(Given material)
- - -
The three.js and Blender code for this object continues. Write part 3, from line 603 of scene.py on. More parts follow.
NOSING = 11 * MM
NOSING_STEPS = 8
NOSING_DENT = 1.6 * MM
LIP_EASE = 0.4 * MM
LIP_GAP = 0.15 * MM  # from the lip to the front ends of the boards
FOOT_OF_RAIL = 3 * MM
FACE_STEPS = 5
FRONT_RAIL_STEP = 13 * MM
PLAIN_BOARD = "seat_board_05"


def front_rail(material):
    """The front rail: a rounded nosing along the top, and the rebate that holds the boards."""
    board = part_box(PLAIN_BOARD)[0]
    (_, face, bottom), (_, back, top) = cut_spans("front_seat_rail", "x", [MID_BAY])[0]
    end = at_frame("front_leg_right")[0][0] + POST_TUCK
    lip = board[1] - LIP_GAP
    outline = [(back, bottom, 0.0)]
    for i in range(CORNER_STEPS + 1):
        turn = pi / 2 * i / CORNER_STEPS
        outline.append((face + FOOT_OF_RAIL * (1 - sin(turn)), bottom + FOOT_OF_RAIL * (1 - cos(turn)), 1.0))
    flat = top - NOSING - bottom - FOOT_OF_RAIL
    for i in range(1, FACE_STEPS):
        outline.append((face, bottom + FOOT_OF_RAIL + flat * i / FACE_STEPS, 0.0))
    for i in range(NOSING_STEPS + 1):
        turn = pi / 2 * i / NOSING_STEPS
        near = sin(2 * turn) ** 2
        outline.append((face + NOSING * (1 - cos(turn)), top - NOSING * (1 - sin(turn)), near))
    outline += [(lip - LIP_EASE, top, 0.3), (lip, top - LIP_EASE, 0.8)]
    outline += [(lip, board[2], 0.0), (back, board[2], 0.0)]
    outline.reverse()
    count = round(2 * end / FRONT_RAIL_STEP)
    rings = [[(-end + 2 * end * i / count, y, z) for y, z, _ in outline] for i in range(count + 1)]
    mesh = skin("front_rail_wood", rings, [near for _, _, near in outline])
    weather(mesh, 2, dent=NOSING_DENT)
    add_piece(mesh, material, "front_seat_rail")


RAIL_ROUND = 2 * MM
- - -
(Task statement)
Collect the lines of the data that carry the word "from".

(Task response)
The three.js and Blender code for this object continues. Write part 3, from line 603 of scene.py on. More parts follow.
LIP_GAP = 0.15 * MM  # from the lip to the front ends of the boards